Start of SOURCE MATERIAL

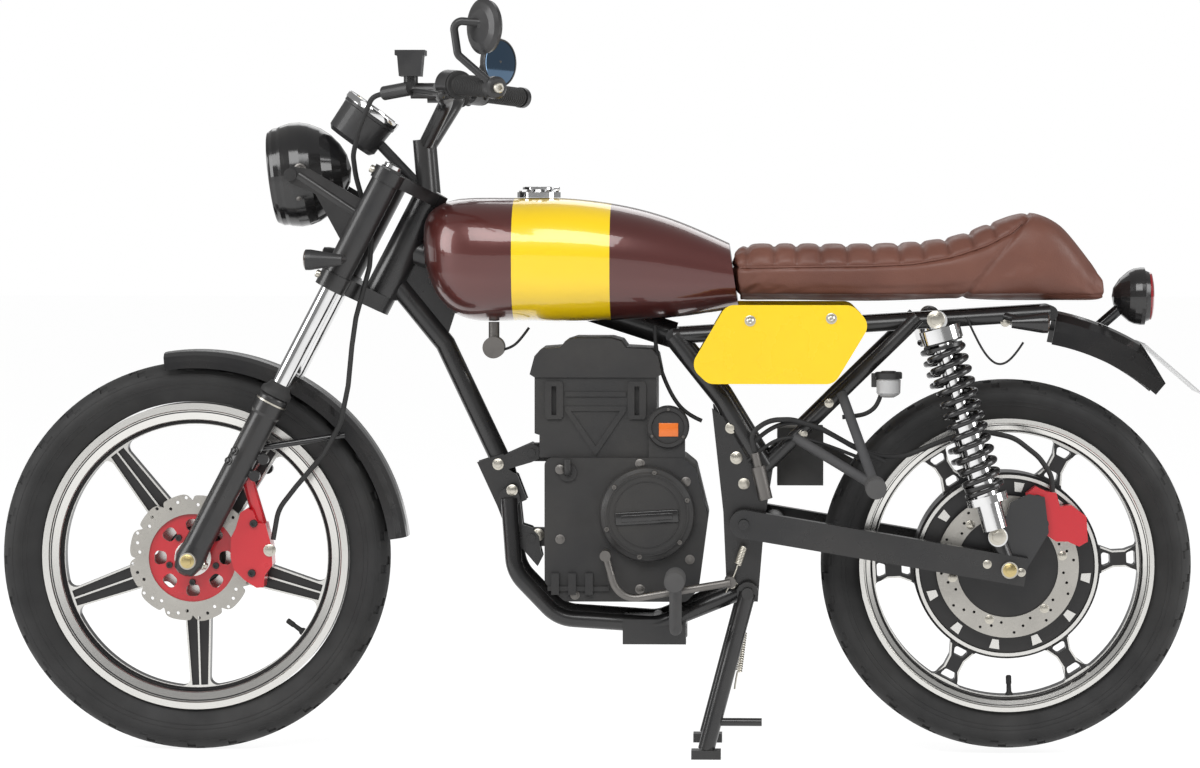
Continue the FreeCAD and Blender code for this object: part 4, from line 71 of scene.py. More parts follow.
# Places read from the frame


def joint(name):
    return next(entry for entry in frame["joints"] if entry["name"] == name)


def low_corner(node):
    return Vector(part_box(node)[0])


def high_corner(node):
    return Vector(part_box(node)[1])


def middle(node):
    return (low_corner(node) + high_corner(node)) / 2


FRONT_HUB = Vector(joint("front_wheel_spin")["pos_m"])
REAR_HUB = Vector(joint("rear_wheel_spin")["pos_m"])
HEAD_AXIS = Vector(joint("steering")["axis"]).normalized()
FORK_AHEAD = Vector((HEAD_AXIS.z, 0, -HEAD_AXIS.x))
STANCHION_RADIUS = 0.014
FORK_SPREAD = (high_corner("fork_tubes").y - low_corner("fork_tubes").y) / 2 - STANCHION_RADIUS


# Settings that a user would change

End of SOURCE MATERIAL

*SHORT TASK*.
Return the opening line of the data and every line after it through the line containing "return next(entry for", please, exactly as written and with nothing added.

*WORKED SOLUTION*.
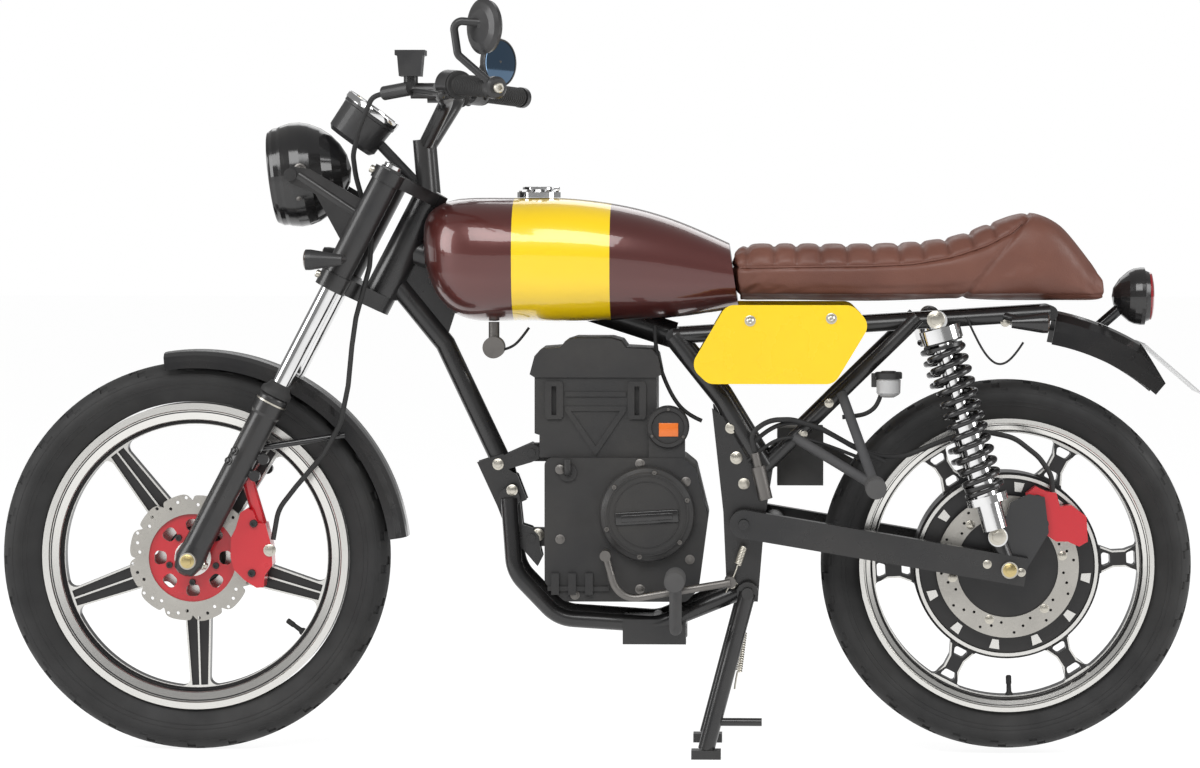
Continue the FreeCAD and Blender code for this object: part 4, from line 71 of scene.py. More parts follow.
# Places read from the frame


def joint(name):
    return next(entry for entry in frame["joints"] if entry["name"] == name)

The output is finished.